### Supplied records
┌──

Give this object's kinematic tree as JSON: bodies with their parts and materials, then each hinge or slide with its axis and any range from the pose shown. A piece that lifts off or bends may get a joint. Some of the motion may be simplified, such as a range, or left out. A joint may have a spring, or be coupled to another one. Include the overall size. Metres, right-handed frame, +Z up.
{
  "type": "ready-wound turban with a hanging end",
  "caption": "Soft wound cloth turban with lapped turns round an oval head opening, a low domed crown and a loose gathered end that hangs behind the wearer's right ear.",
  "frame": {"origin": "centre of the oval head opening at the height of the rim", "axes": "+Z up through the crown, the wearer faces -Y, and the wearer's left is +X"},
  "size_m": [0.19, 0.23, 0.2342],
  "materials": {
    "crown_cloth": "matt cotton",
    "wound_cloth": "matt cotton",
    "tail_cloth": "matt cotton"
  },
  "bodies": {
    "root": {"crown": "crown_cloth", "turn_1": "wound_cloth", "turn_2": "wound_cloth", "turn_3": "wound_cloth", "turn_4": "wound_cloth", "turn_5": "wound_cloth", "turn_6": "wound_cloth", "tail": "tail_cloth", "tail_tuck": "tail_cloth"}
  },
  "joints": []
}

└──
┌──

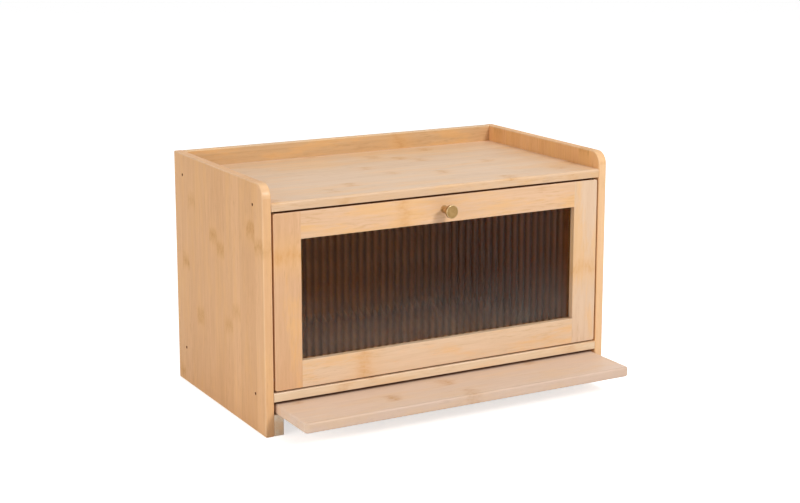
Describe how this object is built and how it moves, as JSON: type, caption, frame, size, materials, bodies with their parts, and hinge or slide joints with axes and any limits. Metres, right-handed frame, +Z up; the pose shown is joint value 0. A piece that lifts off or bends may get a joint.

└──

### Challenge
Copy every line of the entries above in which "caption" occurs.

### Output for this exercise
  "caption": "Soft wound cloth turban with lapped turns round an oval head opening, a low domed crown and a loose gathered end that hangs behind the wearer's right ear.",
Describe how this object is built and how it moves, as JSON: type, caption, frame, size, materials, bodies with their parts, and hinge or slide joints with axes and any limits. Metres, right-handed frame, +Z up; the pose shown is joint value 0. A piece that lifts off or bends may get a joint.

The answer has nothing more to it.